## [Written request]
Take all the material and copy it exactly.
— Start —
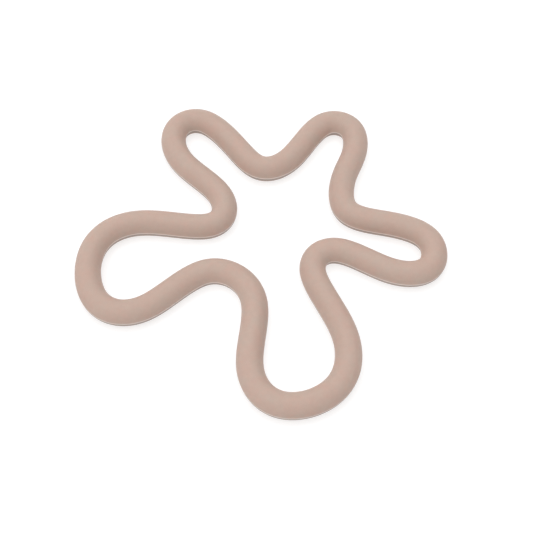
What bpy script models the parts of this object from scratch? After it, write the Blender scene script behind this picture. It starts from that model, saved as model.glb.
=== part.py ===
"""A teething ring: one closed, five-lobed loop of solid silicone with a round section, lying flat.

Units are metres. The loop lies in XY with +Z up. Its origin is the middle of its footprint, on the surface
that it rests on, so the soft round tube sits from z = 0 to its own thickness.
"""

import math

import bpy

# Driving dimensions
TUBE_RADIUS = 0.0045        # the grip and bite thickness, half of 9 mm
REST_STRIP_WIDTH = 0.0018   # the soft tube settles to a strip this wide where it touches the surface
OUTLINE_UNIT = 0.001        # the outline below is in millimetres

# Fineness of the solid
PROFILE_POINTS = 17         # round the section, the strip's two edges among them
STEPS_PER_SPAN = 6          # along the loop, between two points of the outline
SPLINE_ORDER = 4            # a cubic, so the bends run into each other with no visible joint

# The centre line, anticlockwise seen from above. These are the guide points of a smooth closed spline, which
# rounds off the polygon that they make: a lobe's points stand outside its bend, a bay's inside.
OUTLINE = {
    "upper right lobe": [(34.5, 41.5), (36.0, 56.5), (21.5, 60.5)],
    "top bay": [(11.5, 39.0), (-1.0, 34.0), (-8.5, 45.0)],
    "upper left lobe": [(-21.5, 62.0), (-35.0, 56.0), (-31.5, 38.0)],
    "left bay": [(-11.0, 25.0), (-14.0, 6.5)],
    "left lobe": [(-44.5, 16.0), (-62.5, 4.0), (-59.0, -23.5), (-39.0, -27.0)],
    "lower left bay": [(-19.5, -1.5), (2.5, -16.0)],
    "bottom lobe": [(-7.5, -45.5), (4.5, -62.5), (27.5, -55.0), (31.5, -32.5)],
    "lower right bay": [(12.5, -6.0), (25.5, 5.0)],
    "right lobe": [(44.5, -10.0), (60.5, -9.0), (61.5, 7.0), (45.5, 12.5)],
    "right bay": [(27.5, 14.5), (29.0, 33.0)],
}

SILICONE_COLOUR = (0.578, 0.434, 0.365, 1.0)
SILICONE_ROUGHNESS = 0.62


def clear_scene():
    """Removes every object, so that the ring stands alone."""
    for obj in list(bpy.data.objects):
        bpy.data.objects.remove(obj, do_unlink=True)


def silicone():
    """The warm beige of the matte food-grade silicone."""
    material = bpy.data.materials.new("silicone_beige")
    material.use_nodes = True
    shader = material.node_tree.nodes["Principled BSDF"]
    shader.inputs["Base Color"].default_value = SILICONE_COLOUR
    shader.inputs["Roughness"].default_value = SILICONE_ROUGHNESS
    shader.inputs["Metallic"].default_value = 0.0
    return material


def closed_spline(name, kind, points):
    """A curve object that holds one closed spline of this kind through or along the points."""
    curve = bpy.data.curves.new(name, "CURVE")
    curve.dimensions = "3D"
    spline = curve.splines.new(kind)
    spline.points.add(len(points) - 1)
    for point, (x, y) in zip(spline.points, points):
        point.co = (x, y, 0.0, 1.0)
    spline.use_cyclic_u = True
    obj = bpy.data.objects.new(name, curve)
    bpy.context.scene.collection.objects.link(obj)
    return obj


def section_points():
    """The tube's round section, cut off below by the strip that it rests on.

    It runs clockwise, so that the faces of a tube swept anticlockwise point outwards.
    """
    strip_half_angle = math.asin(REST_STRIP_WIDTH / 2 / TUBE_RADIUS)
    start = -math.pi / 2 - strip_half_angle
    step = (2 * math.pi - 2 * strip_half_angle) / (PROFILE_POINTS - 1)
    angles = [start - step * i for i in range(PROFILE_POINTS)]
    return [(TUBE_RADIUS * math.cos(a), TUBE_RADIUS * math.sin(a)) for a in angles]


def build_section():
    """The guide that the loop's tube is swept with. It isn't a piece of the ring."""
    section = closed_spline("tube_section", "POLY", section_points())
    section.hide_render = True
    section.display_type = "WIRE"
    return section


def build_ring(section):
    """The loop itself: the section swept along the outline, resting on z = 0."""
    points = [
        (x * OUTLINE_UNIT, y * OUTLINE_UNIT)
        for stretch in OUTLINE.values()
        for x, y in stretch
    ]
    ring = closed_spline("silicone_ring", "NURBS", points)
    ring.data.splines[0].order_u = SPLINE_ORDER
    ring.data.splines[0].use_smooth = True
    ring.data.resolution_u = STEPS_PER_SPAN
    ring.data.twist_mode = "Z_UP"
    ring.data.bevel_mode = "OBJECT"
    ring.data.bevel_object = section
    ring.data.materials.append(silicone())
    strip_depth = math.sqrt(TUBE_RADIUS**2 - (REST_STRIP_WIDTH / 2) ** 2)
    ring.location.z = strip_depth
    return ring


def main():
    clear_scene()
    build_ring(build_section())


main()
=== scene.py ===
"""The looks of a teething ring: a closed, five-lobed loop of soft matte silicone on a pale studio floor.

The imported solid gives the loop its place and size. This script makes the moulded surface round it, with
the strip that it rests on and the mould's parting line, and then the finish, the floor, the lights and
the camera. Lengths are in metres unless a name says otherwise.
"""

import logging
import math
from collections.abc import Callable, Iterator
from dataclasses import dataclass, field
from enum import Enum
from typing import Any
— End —
## [Result below]
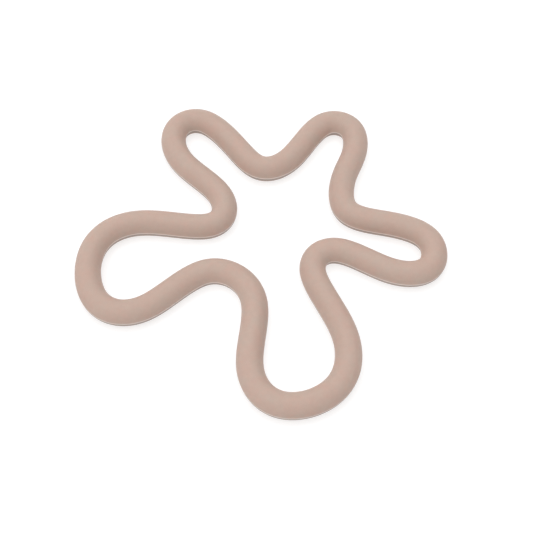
What bpy script models the parts of this object from scratch? After it, write the Blender scene script behind this picture. It starts from that model, saved as model.glb.
=== part.py ===
"""A teething ring: one closed, five-lobed loop of solid silicone with a round section, lying flat.

Units are metres. The loop lies in XY with +Z up. Its origin is the middle of its footprint, on the surface
that it rests on, so the soft round tube sits from z = 0 to its own thickness.
"""

import math

import bpy

# Driving dimensions
TUBE_RADIUS = 0.0045        # the grip and bite thickness, half of 9 mm
REST_STRIP_WIDTH = 0.0018   # the soft tube settles to a strip this wide where it touches the surface
OUTLINE_UNIT = 0.001        # the outline below is in millimetres

# Fineness of the solid
PROFILE_POINTS = 17         # round the section, the strip's two edges among them
STEPS_PER_SPAN = 6          # along the loop, between two points of the outline
SPLINE_ORDER = 4            # a cubic, so the bends run into each other with no visible joint

# The centre line, anticlockwise seen from above. These are the guide points of a smooth closed spline, which
# rounds off the polygon that they make: a lobe's points stand outside its bend, a bay's inside.
OUTLINE = {
    "upper right lobe": [(34.5, 41.5), (36.0, 56.5), (21.5, 60.5)],
    "top bay": [(11.5, 39.0), (-1.0, 34.0), (-8.5, 45.0)],
    "upper left lobe": [(-21.5, 62.0), (-35.0, 56.0), (-31.5, 38.0)],
    "left bay": [(-11.0, 25.0), (-14.0, 6.5)],
    "left lobe": [(-44.5, 16.0), (-62.5, 4.0), (-59.0, -23.5), (-39.0, -27.0)],
    "lower left bay": [(-19.5, -1.5), (2.5, -16.0)],
    "bottom lobe": [(-7.5, -45.5), (4.5, -62.5), (27.5, -55.0), (31.5, -32.5)],
    "lower right bay": [(12.5, -6.0), (25.5, 5.0)],
    "right lobe": [(44.5, -10.0), (60.5, -9.0), (61.5, 7.0), (45.5, 12.5)],
    "right bay": [(27.5, 14.5), (29.0, 33.0)],
}

SILICONE_COLOUR = (0.578, 0.434, 0.365, 1.0)
SILICONE_ROUGHNESS = 0.62


def clear_scene():
    """Removes every object, so that the ring stands alone."""
    for obj in list(bpy.data.objects):
        bpy.data.objects.remove(obj, do_unlink=True)


def silicone():
    """The warm beige of the matte food-grade silicone."""
    material = bpy.data.materials.new("silicone_beige")
    material.use_nodes = True
    shader = material.node_tree.nodes["Principled BSDF"]
    shader.inputs["Base Color"].default_value = SILICONE_COLOUR
    shader.inputs["Roughness"].default_value = SILICONE_ROUGHNESS
    shader.inputs["Metallic"].default_value = 0.0
    return material


def closed_spline(name, kind, points):
    """A curve object that holds one closed spline of this kind through or along the points."""
    curve = bpy.data.curves.new(name, "CURVE")
    curve.dimensions = "3D"
    spline = curve.splines.new(kind)
    spline.points.add(len(points) - 1)
    for point, (x, y) in zip(spline.points, points):
        point.co = (x, y, 0.0, 1.0)
    spline.use_cyclic_u = True
    obj = bpy.data.objects.new(name, curve)
    bpy.context.scene.collection.objects.link(obj)
    return obj


def section_points():
    """The tube's round section, cut off below by the strip that it rests on.

    It runs clockwise, so that the faces of a tube swept anticlockwise point outwards.
    """
    strip_half_angle = math.asin(REST_STRIP_WIDTH / 2 / TUBE_RADIUS)
    start = -math.pi / 2 - strip_half_angle
    step = (2 * math.pi - 2 * strip_half_angle) / (PROFILE_POINTS - 1)
    angles = [start - step * i for i in range(PROFILE_POINTS)]
    return [(TUBE_RADIUS * math.cos(a), TUBE_RADIUS * math.sin(a)) for a in angles]


def build_section():
    """The guide that the loop's tube is swept with. It isn't a piece of the ring."""
    section = closed_spline("tube_section", "POLY", section_points())
    section.hide_render = True
    section.display_type = "WIRE"
    return section


def build_ring(section):
    """The loop itself: the section swept along the outline, resting on z = 0."""
    points = [
        (x * OUTLINE_UNIT, y * OUTLINE_UNIT)
        for stretch in OUTLINE.values()
        for x, y in stretch
    ]
    ring = closed_spline("silicone_ring", "NURBS", points)
    ring.data.splines[0].order_u = SPLINE_ORDER
    ring.data.splines[0].use_smooth = True
    ring.data.resolution_u = STEPS_PER_SPAN
    ring.data.twist_mode = "Z_UP"
    ring.data.bevel_mode = "OBJECT"
    ring.data.bevel_object = section
    ring.data.materials.append(silicone())
    strip_depth = math.sqrt(TUBE_RADIUS**2 - (REST_STRIP_WIDTH / 2) ** 2)
    ring.location.z = strip_depth
    return ring


def main():
    clear_scene()
    build_ring(build_section())


main()
=== scene.py ===
"""The looks of a teething ring: a closed, five-lobed loop of soft matte silicone on a pale studio floor.

The imported solid gives the loop its place and size. This script makes the moulded surface round it, with
the strip that it rests on and the mould's parting line, and then the finish, the floor, the lights and
the camera. Lengths are in metres unless a name says otherwise.
"""

import logging
import math
from collections.abc import Callable, Iterator
from dataclasses import dataclass, field
from enum import Enum
from typing import Any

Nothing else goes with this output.